Injury also hampered her preparation.
“A few days after I got picked, I fell over in a touch footy game,” she said.
“They did the MRI and could see a grade three tear of my ACL (anterior cruciate ligament).
“I said I think I’ll have to pull out but the coach said, ‘Let’s just give this a shot and see how you go’.”
Finally, after four months of intense physiotherapy, Ms Newman was pounding the pavement again.
Remarkably, she completed her first 20km run in August.
After making steady improvements, Ms Newman ran her first marathon in the nation’s capital last November, crossing the finish line in five hours and 58 minutes.
Having missed out on the chance to compete at the New York marathon, the IMP squad were given the opportunity to complete a marathon overseas in 2022.
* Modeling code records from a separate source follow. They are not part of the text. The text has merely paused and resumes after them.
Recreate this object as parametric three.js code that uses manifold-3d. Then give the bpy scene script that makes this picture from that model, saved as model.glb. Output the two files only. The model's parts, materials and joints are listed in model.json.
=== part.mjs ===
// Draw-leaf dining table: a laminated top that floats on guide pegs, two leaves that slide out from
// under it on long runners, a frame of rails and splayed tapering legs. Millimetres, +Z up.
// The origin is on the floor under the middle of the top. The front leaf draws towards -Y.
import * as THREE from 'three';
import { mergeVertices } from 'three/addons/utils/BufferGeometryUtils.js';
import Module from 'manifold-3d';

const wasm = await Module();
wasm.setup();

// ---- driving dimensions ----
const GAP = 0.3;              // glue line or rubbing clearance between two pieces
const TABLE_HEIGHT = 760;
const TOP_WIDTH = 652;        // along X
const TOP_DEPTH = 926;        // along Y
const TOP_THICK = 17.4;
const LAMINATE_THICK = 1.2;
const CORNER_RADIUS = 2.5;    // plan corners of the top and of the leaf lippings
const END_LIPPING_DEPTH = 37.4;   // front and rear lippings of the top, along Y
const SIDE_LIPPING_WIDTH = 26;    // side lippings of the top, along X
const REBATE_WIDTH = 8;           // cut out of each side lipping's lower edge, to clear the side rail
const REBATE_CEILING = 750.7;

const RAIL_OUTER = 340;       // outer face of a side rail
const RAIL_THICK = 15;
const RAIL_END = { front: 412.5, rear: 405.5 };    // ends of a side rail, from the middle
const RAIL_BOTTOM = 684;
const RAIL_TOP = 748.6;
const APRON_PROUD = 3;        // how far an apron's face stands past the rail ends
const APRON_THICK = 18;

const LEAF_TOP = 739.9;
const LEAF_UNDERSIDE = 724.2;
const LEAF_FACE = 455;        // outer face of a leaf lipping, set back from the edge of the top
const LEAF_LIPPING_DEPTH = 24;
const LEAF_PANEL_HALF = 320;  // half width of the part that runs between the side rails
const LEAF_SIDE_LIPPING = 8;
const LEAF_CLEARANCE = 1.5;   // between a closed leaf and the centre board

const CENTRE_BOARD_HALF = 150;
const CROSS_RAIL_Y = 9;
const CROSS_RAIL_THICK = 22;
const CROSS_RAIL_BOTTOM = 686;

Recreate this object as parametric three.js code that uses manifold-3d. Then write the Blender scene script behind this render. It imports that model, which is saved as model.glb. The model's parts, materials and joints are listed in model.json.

For Ms Newman, the London event, held earlier this month, was too good an opportunity to pass up.
Recommitting to her training while trekking around Europe, the treasury analyst put in a 17km jog from her accommodation to the Eiffel Tower while in Paris.
After skipping over to Spain, she ran 30km through the streets of Barcelona before a 16km trot through the Emerald Isle in the lead-up to the event.
“When I got to the marathon all I wanted to do was just get up and do it,” Ms Newman said.
“It was beautiful being there but it was actually harder than my first marathon.
“There was such a sense of relief to do it. As soon as I crossed the finish line I was ready to go home. I was really happy for the journey to end.”
Clocking in at six hours and 22 minutes, Ms Newman’s IMP coach Damian Tuck said it was a remarkable end to an 18-month marathon journey.
“For her to continue her training to complete the London Marathon really demonstrates her resilience, commitment, and determination,” he said.
“Achieving all of this on the back of suffering a significant knee injury at the very start of her IMP year just shows how strong Joy is, what a leader she is, and why she is held in such high regard within the Indigenous Marathon Foundation”
Ms Newman said the experience had changed her as a person.
“It’s the start of something new,” she said.
“I had leadership qualities before but being given the platform to do something you thought you couldn’t … I’m basically unstoppable now.
“I think a lot of black girls need to almost relearn that.
In December, Ms Newman plans to return to Europe where she’ll compete in half marathons in Turkey and Georgia.